The WOW! project has an Advisory Board with senior representatives from governments and businesses who advise on policies around resource recovery from waste water (click to read about the first meeting). Because of COVID-19, the June meeting was a well-attend digital get-together. The National policy action plans were the one of the main calendar items.
The WOW! team had drafted a National policy action plan for The Netherlands. The point of departure is the Dutch circular economy program that aims for at a 100% circular economy in 2050. Dutch water authorities are frontrunners in circular economy in the sewage water chain, producing useful products in the Energy and Resources Factory. The legal framework is the end of waste legislation and the Guideline Waste or Product (Leidraad Afvalstof of Product, Ministry of I&W, July 2018). The National policy action plan states the five main obstacles or challenges initiators face and proposes five actions to overcome these hurdles. Members of the Advisory Board advised to focus on what can be achieved if hurdles are overcome, what the focus should be in countries such as Luxembourg, Belgium (Flanders) and Germany and via which channels these proposed actions can be best presented to maximise our impact. With this valuable input, the WOW! team is well set to draft the National Policy Action Plans for the other partner countries.

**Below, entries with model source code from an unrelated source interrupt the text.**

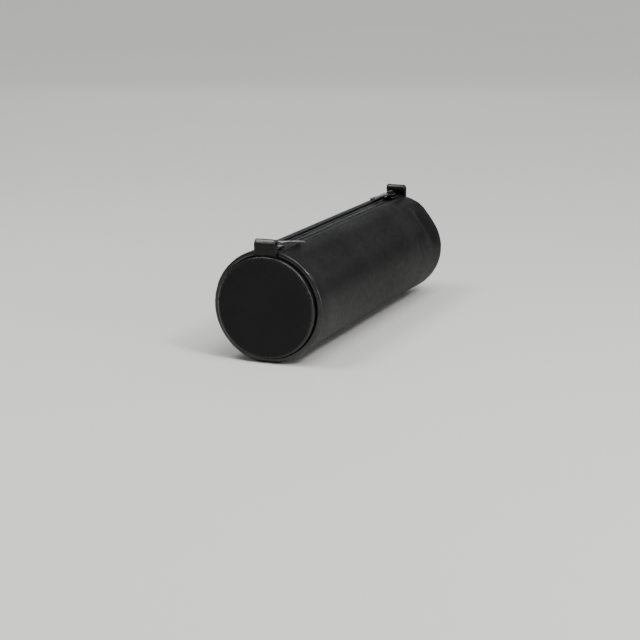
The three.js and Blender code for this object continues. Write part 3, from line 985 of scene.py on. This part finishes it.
def area_light(name, location, target, size, power):
    data = bpy.data.lights.new(name, "AREA")
    data.shape = "RECTANGLE"
    data.size, data.size_y = size
    data.energy = power
    light = bpy.data.objects.new(name, data)
    light.location = location
    light.rotation_euler = (Vector(target) - Vector(location)).to_track_quat("-Z", "Y").to_euler()
    light.visible_camera = False
    bpy.context.scene.collection.objects.link(light)


def sun_light(direction, strength, spread_deg):
    data = bpy.data.lights.new("sun", "SUN")
    data.energy = strength
    data.angle = math.radians(spread_deg)
    light = bpy.data.objects.new("sun", data)
    light.rotation_euler = Vector(direction).to_track_quat("Z", "Y").to_euler()
    bpy.context.scene.collection.objects.link(light)


def glow_by_direction(tree, background):
    """The surroundings are brighter low down beyond the far end, as towards a window."""
    place = tree.nodes.new("ShaderNodeTexCoord")
    towards = tree.nodes.new("ShaderNodeVectorMath")
    towards.operation = "DOT_PRODUCT"
    towards.inputs[1].default_value = (0.98, 0.19, 0.0)
    glow = tree.nodes.new("ShaderNodeMapRange")
    for key, number in zip(("From Min", "From Max", "To Min", "To Max"), (0.93, 0.99, 0.3, 1.1)):
        glow.inputs[key].default_value = number
    tree.links.new(place.outputs["Generated"], towards.inputs[0])
    tree.links.new(towards.outputs["Value"], glow.inputs["Value"])
    tree.links.new(glow.outputs["Result"], background.inputs["Strength"])


def make_lights():
    world = bpy.data.worlds.new("studio")
    world.use_nodes = True
    background = world.node_tree.nodes["Background"]
    background.inputs["Color"].default_value = (0.95, 0.97, 1.0, 1)
    glow_by_direction(world.node_tree, background)
    bpy.context.scene.world = world
    centre = (0, 0, 0.03)
    sun_light((-0.2, -0.3, 0.9), 1.9, 40)
    area_light("key", (-0.42, -0.62, 0.72), centre, (0.16, 0.16), 4.5)
    area_light("overhead", (-0.26, 0.38, 0.9), centre, (0.34, 0.34), 4)
    area_light("window", (1.25, 0.6, 0.36), centre, (0.8, 0.26), 0.5)
    area_light("right_low", (-0.4, -0.95, 0.26), centre, (0.22, 0.4), 2.3)
    area_light("back_right", (1.0, -0.6, 0.6), centre, (0.3, 0.3), 1.0)


def make_camera():
    """Looks at the case from beyond its near end and its right side."""
    azimuth, elevation = math.radians(-67.83), math.radians(13.31)
    distance = 31.83 * RADIUS
    shift_right, shift_up = 0.3202 * RADIUS, 0.8963 * RADIUS
    right = Vector((math.cos(azimuth), math.sin(azimuth), 0))
    level = math.cos(elevation)
    back = Vector((math.sin(azimuth) * level, -math.cos(azimuth) * level, math.sin(elevation)))
    up = back.cross(right)
    data = bpy.data.cameras.new("camera")
    data.sensor_width = 36
    data.lens = 95.6
    data.clip_start, data.clip_end = 0.05, 20
    camera = bpy.data.objects.new("camera", data)
    camera.matrix_world = Matrix((right, up, back)).transposed().to_4x4()
    camera.location = Vector((0, 0, AXIS_Z)) + back * distance - right * shift_right - up * shift_up
    bpy.context.scene.collection.objects.link(camera)
    bpy.context.scene.camera = camera


def finish_cad_nodes():
    """The stiff pieces that stay as the CAD made them, hidden inside the case."""
    for end in ENDS:
        for name in (f"end_board_{end}", f"rim_strip_{end}"):
            node = bpy.data.objects[name]
            node.data.materials.clear()
            node.data.materials.append(FIBRE_BOARD)


make_camera()
make_lights()
make_floor()
make_base()
for end_name in ENDS:
    for side_name in SIDES:
        make_flank(end_name, side_name)
    make_cap(end_name)
    make_end_lining(end_name)
    make_tab(end_name)
    make_slider(end_name)
    make_pull(end_name)
make_layer(
    "padding", PADDING_INSET, FILLER, PADDING_EDGE, padding_high.x, PADDING_FELT, "padding_felt"
)
make_layer(
    "lining", LINING_INSET, LINING, LINING_EDGE, lining_high.x, LINING_CLOTH, "lining_fabric"
)
make_tapes()
make_teeth()
make_stops()
make_stitches()
finish_cad_nodes()
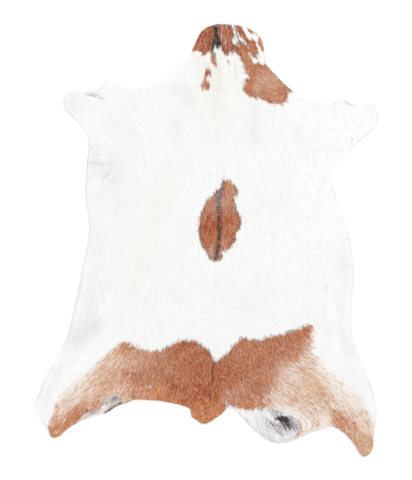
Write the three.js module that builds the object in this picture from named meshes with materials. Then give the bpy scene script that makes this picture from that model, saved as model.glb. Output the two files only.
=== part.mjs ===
// A tanned goatskin with the hair left on, laid out flat with the hair side up.
// Millimetres. +Z is up, +Y runs from the tail to the neck, +X to the animal's right as it lies here.
// The hide is one piece: a thin skin with short hair that lies along it, so it is one solid sheet.
// It rests on the middle of its underside, and its legs, flanks and cut ends lift a little.

import * as THREE from "three";
import { mergeVertices } from "three/addons/utils/BufferGeometryUtils.js";

// ---- sizes -----------------------------------------------------------------
const SKIN = 1.3; // thickness of the tanned skin alone
const PILE = 3.9; // depth of the hair that lies on it, over the back
const BELLY_PILE = 2.7; // depth of the shorter hair on the flanks and legs
const BELLY_BAND = 70; // how far in from the edge the belly hair reaches
const RIM_PILE = 1.3; // depth of the hair on the cut edge itself
const RIM_ROUND = 7; // how far in from the edge the hair reaches its depth
const RIM_STEP = 12; // spacing of the points along the cut edge
const PITCH = 24; // spacing of the points over the sheet
const JITTER = 0.8; // unevenness of that spacing

// ---- the cut edge, clockwise from the left side of the neck ----------------
const NECK = [
  { at: "neck root, left", x: -32, y: 397 },
  { at: "left corner of the cut", x: -7, y: 443 },
  { at: "top of the cut", x: 25, y: 456 },
  { at: "behind the ear", x: 73, y: 452 },
  { at: "right shoulder of the cut", x: 106, y: 438 },
  { at: "right corner of the cut", x: 118, y: 425 },
  { at: "throat side", x: 122, y: 397 },
  { at: "throat notch", x: 126, y: 370 },
  { at: "below the notch", x: 139, y: 356 },
  { at: "neck slope", x: 177, y: 318 },
  { at: "neck root, right", x: 191, y: 308 },
];
const RIGHT_FORELEG = [
  { at: "breast", x: 239, y: 299 },
  { at: "shoulder point", x: 287, y: 299 },
  { at: "elbow notch", x: 307, y: 286 },
  { at: "shin, upper", x: 343, y: 286 },
  { at: "tip, upper", x: 354, y: 275 },
  { at: "tip", x: 360, y: 259 },
  { at: "tip, lower", x: 355, y: 242 },
  { at: "shin, lower", x: 314, y: 204 },
  { at: "inner leg", x: 271, y: 156 },
  { at: "armpit, outer", x: 261, y: 150 },
  { at: "armpit", x: 257, y: 137 },
];
const RIGHT_FLANK = [
  { at: "ribs", x: 289, y: 48 },
  { at: "belly", x: 308, y: -44 },
  { at: "belly, rear", x: 307, y: -92 },
  { at: "flank", x: 302, y: -134 },
  { at: "stifle", x: 304, y: -193 },
];
const RIGHT_HIND_LEG = [
  { at: "thigh, front", x: 314, y: -226 },
  { at: "thigh", x: 345, y: -301 },
  { at: "hock", x: 358, y: -365 },
  { at: "shank", x: 350, y: -412 },
  { at: "tip, outer", x: 348, y: -437 },
  { at: "tip", x: 332, y: -453 },
  { at: "shank, inner", x: 309, y: -422 },
  { at: "hock, inner", x: 275, y: -392 },
  { at: "inner thigh", x: 263, y: -389 },
];
const RUMP = [
  { at: "buttock, outer", x: 237, y: -397 },
  { at: "buttock", x: 217, y: -403 },
  { at: "udder flap, right", x: 174, y: -420 },
  { at: "udder flap, left", x: 141, y: -421 },
  { at: "udder flap, root", x: 105, y: -399 },
  { at: "beside the tail, right", x: 50, y: -350 },
  { at: "tail, right", x: 29, y: -366 },
  { at: "tail tip", x: -5, y: -384 },
  { at: "tail, left", x: -20, y: -375 },
  { at: "tail corner", x: -31, y: -369 },
  { at: "tail notch", x: -32, y: -354 },
  { at: "buttock, left", x: -141, y: -333 },
];
const LEFT_HIND_LEG = [
  { at: "inner thigh, upper", x: -181, y: -345 },
  { at: "udder scallop", x: -212, y: -362 },
  { at: "inner thigh", x: -232, y: -367 },
  { at: "hock, inner", x: -288, y: -391 },
  { at: "shank, inner", x: -301, y: -404 },
  { at: "tip", x: -324, y: -413 },
  { at: "tip, outer", x: -330, y: -394 },
  { at: "shank", x: -346, y: -376 },
  { at: "hock", x: -359, y: -354 },
  { at: "hock, upper", x: -358, y: -339 },
  { at: "thigh, lower", x: -345, y: -316 },
  { at: "thigh", x: -339, y: -297 },
  { at: "thigh, upper", x: -319, y: -256 },
];
const LEFT_FLANK = [
  { at: "stifle", x: -287, y: -194 },
  { at: "belly", x: -246, y: 6 },
  { at: "ribs, rear", x: -245, y: 46 },
  { at: "ribs", x: -250, y: 71 },
  { at: "ribs, front", x: -252, y: 107 },
  { at: "behind the elbow", x: -249, y: 166 },
  { at: "armpit", x: -246, y: 195 },
];
const LEFT_FORELEG = [
  { at: "armpit, upper", x: -249, y: 223 },
  { at: "inner leg", x: -269, y: 250 },
  { at: "shin, lower", x: -292, y: 276 },
  { at: "tip", x: -297, y: 291 },
  { at: "tip, upper", x: -291, y: 306 },
  { at: "shin, upper", x: -268, y: 314 },
  { at: "elbow notch", x: -232, y: 315 },
  { at: "shoulder, rising", x: -215, y: 328 },
  { at: "shoulder point", x: -206, y: 338 },
  { at: "shoulder", x: -195, y: 337 },
  { at: "breast", x: -144, y: 329 },
  { at: "neck slope", x: -93, y: 342 },
  { at: "neck root", x: -47, y: 382 },
];
const EDGE = [
  NECK,
  RIGHT_FORELEG,
  RIGHT_FLANK,
  RIGHT_HIND_LEG,
  RUMP,
  LEFT_HIND_LEG,
  LEFT_FLANK,
  LEFT_FORELEG,
].flat();

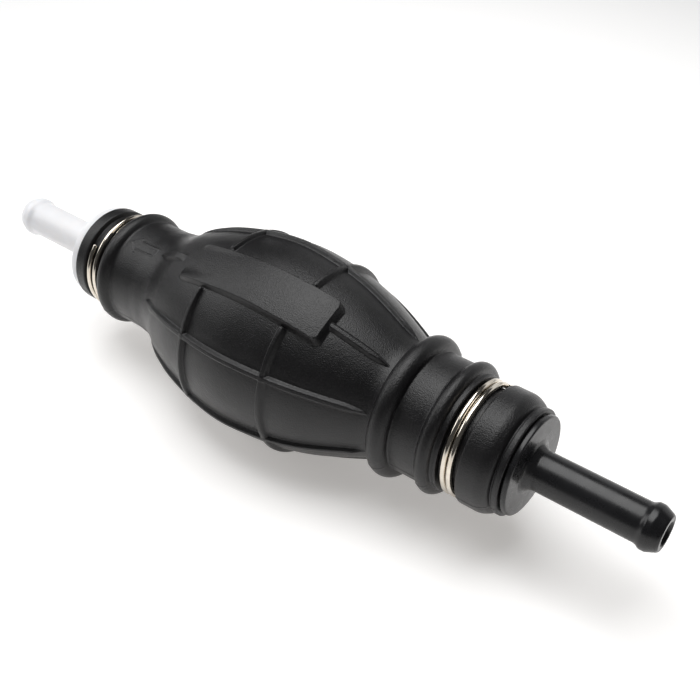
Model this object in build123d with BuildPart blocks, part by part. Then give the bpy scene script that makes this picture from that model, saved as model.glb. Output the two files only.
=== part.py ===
"""Siphon bulb pump: a squeezable rubber bulb with a one-way valve fitting clamped in each neck.

Millimetres. The origin is on the pump's axis, half way between the two spigot tips.
+X runs from the outlet (white) spigot to the inlet (black) spigot. +Z is up as the pump
lies on its two hoops, with the blank label plate rolled towards -Y.
"""
import os

from build123d import *

os.makedirs("parts", exist_ok=True)

# ---- Overall layout along X -------------------------------------------------------------
BODY_END = 54.8          # half length of the rubber body
TIP_END = 82.35          # half length over both spigot tips
BELLY_MID = -3.5         # middle of the label plate, between the two hoops
LABEL_ROLL = 22.5        # roll of the label plate from +Z towards -Y, degrees

# ---- Rubber bulb ------------------------------------------------------------------------
WALL = 2.8               # belly wall
NECK_BORE_R = 8.0        # bore that grips the fittings
RIB_COUNT = 8
RIB_W = 1.8
RIB_H = 0.9
RIB_START = -30.8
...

Next to the National policy action plans, the final version of the State of the Art report and a draft version of the report Critical success factors for valorisation routes were discussed, with a focus on legal and policy items. For the critical success factors, practical examples and lessons learnt in other European subsidy programmes are an indispensable source of information.
If you know a European subsidy programme or are initiator of a resource recovery project, please contact us at firstname.lastname@example.org.
We have already received input from the initiators of struvite recovery projects in Germany and the Netherlands, phosphorus recovery in Germany (PYREG and Reinighof), cellulose recovery in the Netherlands (Cellvation) and production of a biobased polymer in the Netherlands (Kaumera).